| Given problem |
Set down exactly the lines from the one with "if empty is" to the one with "return Vector(low) /", both included, and no line outside that range.

| Data |
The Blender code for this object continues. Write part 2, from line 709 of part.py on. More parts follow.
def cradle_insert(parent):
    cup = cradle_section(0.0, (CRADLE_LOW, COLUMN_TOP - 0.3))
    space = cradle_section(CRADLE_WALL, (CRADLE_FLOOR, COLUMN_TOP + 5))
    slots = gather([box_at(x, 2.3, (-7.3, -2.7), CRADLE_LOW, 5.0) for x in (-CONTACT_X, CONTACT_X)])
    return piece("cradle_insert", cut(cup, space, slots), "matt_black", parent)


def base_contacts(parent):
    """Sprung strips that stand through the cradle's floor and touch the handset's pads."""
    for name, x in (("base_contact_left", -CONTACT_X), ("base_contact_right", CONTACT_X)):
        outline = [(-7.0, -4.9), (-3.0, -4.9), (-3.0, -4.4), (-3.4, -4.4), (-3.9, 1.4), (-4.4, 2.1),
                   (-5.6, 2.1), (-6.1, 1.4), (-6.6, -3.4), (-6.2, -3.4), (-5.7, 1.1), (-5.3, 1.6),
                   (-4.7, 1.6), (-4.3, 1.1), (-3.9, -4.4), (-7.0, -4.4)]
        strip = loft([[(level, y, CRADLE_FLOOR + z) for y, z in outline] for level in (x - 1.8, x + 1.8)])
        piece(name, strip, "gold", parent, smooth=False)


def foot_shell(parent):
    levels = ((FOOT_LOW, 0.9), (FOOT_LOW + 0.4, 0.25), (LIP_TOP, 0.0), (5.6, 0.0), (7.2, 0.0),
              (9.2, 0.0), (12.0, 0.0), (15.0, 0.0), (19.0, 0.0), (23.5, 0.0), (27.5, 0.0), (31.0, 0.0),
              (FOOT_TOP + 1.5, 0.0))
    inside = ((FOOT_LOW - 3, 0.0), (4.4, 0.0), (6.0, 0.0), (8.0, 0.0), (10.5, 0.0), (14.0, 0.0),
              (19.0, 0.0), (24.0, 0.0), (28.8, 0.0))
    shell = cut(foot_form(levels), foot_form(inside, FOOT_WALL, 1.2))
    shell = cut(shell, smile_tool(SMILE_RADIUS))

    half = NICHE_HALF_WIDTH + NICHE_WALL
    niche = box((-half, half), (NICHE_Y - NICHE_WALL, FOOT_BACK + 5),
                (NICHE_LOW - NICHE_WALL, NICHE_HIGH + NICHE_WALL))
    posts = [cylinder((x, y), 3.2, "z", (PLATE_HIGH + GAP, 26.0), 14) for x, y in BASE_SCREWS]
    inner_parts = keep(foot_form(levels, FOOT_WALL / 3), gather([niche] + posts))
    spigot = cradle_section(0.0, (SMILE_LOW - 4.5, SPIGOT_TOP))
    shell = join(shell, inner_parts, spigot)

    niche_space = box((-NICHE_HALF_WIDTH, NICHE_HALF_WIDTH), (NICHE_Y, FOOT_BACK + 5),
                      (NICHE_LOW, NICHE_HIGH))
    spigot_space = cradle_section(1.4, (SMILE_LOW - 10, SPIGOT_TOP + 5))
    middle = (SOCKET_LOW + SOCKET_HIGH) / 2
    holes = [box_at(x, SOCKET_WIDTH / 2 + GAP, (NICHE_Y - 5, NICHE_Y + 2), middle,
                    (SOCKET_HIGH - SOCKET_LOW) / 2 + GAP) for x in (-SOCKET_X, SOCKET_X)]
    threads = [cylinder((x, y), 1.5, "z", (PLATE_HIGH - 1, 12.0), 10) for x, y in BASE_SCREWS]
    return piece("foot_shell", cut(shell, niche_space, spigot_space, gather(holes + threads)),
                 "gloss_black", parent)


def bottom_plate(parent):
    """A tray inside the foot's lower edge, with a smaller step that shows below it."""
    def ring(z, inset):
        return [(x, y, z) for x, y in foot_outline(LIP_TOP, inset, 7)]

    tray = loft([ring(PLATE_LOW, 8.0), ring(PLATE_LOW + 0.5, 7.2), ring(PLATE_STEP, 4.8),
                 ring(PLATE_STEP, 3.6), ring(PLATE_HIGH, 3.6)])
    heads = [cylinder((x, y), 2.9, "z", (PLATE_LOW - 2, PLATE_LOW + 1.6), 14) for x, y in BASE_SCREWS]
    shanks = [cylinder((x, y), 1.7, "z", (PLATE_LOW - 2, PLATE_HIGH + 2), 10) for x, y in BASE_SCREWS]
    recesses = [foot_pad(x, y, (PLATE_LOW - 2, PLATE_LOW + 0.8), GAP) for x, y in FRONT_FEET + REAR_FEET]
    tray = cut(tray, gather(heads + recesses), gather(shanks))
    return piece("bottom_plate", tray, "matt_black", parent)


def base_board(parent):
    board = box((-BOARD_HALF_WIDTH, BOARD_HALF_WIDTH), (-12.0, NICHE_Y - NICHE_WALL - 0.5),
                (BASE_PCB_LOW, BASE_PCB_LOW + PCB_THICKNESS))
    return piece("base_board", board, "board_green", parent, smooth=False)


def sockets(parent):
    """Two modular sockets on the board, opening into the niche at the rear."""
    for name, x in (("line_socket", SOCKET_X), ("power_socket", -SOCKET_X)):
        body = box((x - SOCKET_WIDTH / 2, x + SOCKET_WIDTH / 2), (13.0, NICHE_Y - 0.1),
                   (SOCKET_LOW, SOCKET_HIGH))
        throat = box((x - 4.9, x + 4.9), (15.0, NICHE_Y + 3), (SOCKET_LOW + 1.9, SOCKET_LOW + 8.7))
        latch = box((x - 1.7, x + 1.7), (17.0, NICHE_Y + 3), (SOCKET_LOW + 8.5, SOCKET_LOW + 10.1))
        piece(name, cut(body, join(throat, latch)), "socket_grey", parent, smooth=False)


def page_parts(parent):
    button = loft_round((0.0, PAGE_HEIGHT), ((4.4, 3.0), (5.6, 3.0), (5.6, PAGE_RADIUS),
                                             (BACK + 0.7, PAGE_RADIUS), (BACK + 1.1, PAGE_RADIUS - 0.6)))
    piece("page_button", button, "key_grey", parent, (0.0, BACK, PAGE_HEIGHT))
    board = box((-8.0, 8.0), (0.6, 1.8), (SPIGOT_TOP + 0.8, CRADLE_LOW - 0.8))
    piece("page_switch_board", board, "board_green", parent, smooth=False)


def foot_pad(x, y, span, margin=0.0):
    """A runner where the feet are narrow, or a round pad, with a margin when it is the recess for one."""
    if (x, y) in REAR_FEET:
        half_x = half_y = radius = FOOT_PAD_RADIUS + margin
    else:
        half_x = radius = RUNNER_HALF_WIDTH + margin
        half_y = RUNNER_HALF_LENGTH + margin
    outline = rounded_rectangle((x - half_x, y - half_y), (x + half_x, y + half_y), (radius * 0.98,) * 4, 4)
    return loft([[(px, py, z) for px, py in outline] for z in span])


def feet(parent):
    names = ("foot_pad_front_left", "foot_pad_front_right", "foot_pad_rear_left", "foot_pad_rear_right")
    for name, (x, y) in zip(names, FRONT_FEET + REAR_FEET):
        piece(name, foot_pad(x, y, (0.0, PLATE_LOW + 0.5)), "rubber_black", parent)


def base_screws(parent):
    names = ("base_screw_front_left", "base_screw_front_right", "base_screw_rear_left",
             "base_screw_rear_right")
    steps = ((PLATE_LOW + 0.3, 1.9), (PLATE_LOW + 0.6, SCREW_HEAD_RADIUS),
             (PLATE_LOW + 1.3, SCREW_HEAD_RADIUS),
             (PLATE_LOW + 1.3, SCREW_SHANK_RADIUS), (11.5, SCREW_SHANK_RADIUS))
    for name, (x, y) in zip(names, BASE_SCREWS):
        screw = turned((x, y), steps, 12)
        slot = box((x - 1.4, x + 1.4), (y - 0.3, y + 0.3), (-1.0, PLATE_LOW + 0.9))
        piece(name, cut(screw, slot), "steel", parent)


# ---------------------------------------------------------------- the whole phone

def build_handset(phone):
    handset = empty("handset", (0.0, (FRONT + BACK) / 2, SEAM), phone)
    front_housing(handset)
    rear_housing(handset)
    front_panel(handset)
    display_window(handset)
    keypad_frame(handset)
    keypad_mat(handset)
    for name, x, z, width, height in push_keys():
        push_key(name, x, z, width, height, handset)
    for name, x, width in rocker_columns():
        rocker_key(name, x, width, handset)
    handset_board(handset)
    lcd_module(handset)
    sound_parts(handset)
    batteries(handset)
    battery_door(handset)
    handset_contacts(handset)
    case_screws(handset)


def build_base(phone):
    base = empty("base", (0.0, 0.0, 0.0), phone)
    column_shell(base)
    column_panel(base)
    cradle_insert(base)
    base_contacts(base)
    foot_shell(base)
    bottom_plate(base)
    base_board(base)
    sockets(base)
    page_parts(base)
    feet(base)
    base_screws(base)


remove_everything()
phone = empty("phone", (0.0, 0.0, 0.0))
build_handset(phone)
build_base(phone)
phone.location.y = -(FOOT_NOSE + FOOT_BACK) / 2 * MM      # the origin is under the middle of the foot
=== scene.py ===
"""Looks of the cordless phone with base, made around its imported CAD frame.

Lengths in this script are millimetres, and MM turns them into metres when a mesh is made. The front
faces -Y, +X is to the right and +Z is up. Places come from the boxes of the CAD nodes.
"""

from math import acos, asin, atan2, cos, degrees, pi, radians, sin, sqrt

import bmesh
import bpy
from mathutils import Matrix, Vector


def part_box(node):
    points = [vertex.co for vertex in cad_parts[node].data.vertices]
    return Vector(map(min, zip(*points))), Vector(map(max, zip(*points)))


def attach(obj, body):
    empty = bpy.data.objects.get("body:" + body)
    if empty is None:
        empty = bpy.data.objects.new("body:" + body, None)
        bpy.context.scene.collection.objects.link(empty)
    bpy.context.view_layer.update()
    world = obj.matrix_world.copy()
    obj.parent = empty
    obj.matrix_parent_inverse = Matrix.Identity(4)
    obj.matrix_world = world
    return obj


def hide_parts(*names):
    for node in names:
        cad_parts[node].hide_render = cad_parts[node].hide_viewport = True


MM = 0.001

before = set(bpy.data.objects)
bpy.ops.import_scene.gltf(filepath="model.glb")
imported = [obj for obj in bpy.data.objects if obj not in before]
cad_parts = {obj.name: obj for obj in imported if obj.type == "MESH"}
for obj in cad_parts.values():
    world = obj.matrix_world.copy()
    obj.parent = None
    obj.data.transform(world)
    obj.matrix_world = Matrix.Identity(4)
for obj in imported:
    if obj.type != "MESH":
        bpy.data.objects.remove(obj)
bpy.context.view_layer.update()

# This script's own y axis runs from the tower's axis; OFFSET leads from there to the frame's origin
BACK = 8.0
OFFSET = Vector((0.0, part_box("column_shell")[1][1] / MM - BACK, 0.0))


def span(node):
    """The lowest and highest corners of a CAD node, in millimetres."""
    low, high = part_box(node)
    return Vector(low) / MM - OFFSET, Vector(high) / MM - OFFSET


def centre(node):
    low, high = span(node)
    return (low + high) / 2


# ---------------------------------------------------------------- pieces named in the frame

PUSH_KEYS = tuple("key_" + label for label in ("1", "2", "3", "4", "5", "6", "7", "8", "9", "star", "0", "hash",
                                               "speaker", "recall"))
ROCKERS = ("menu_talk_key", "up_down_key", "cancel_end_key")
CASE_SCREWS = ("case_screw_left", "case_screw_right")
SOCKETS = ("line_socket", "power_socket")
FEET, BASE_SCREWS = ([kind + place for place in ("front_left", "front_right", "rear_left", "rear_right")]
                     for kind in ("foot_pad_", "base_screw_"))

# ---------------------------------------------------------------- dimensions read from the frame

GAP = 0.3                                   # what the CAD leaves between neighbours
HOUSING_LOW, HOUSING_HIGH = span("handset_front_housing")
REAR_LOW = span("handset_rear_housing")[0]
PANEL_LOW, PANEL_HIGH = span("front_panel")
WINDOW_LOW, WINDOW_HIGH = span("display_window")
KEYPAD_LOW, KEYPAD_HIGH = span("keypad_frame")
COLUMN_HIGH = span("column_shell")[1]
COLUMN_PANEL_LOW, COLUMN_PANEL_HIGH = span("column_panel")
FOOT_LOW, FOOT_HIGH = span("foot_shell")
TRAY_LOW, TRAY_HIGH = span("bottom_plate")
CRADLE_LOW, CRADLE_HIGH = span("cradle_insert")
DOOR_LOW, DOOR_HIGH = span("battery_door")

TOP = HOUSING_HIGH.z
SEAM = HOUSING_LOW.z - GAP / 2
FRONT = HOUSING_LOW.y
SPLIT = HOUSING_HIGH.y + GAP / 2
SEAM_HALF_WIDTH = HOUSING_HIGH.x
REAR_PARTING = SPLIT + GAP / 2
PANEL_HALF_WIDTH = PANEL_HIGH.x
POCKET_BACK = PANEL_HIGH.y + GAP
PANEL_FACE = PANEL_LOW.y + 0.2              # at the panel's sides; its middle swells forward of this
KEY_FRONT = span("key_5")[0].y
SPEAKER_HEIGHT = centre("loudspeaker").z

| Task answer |
    if empty is None:
        empty = bpy.data.objects.new("body:" + body, None)
        bpy.context.scene.collection.objects.link(empty)
    bpy.context.view_layer.update()
    world = obj.matrix_world.copy()
    obj.parent = empty
    obj.matrix_parent_inverse = Matrix.Identity(4)
    obj.matrix_world = world
    return obj


def hide_parts(*names):
    for node in names:
        cad_parts[node].hide_render = cad_parts[node].hide_viewport = True


MM = 0.001

before = set(bpy.data.objects)
bpy.ops.import_scene.gltf(filepath="model.glb")
imported = [obj for obj in bpy.data.objects if obj not in before]
cad_parts = {obj.name: obj for obj in imported if obj.type == "MESH"}
for obj in cad_parts.values():
    world = obj.matrix_world.copy()
    obj.parent = None
    obj.data.transform(world)
    obj.matrix_world = Matrix.Identity(4)
for obj in imported:
    if obj.type != "MESH":
        bpy.data.objects.remove(obj)
bpy.context.view_layer.update()

# This script's own y axis runs from the tower's axis; OFFSET leads from there to the frame's origin
BACK = 8.0
OFFSET = Vector((0.0, part_box("column_shell")[1][1] / MM - BACK, 0.0))


def span(node):
    """The lowest and highest corners of a CAD node, in millimetres."""
    low, high = part_box(node)
    return Vector(low) / MM - OFFSET, Vector(high) / MM - OFFSET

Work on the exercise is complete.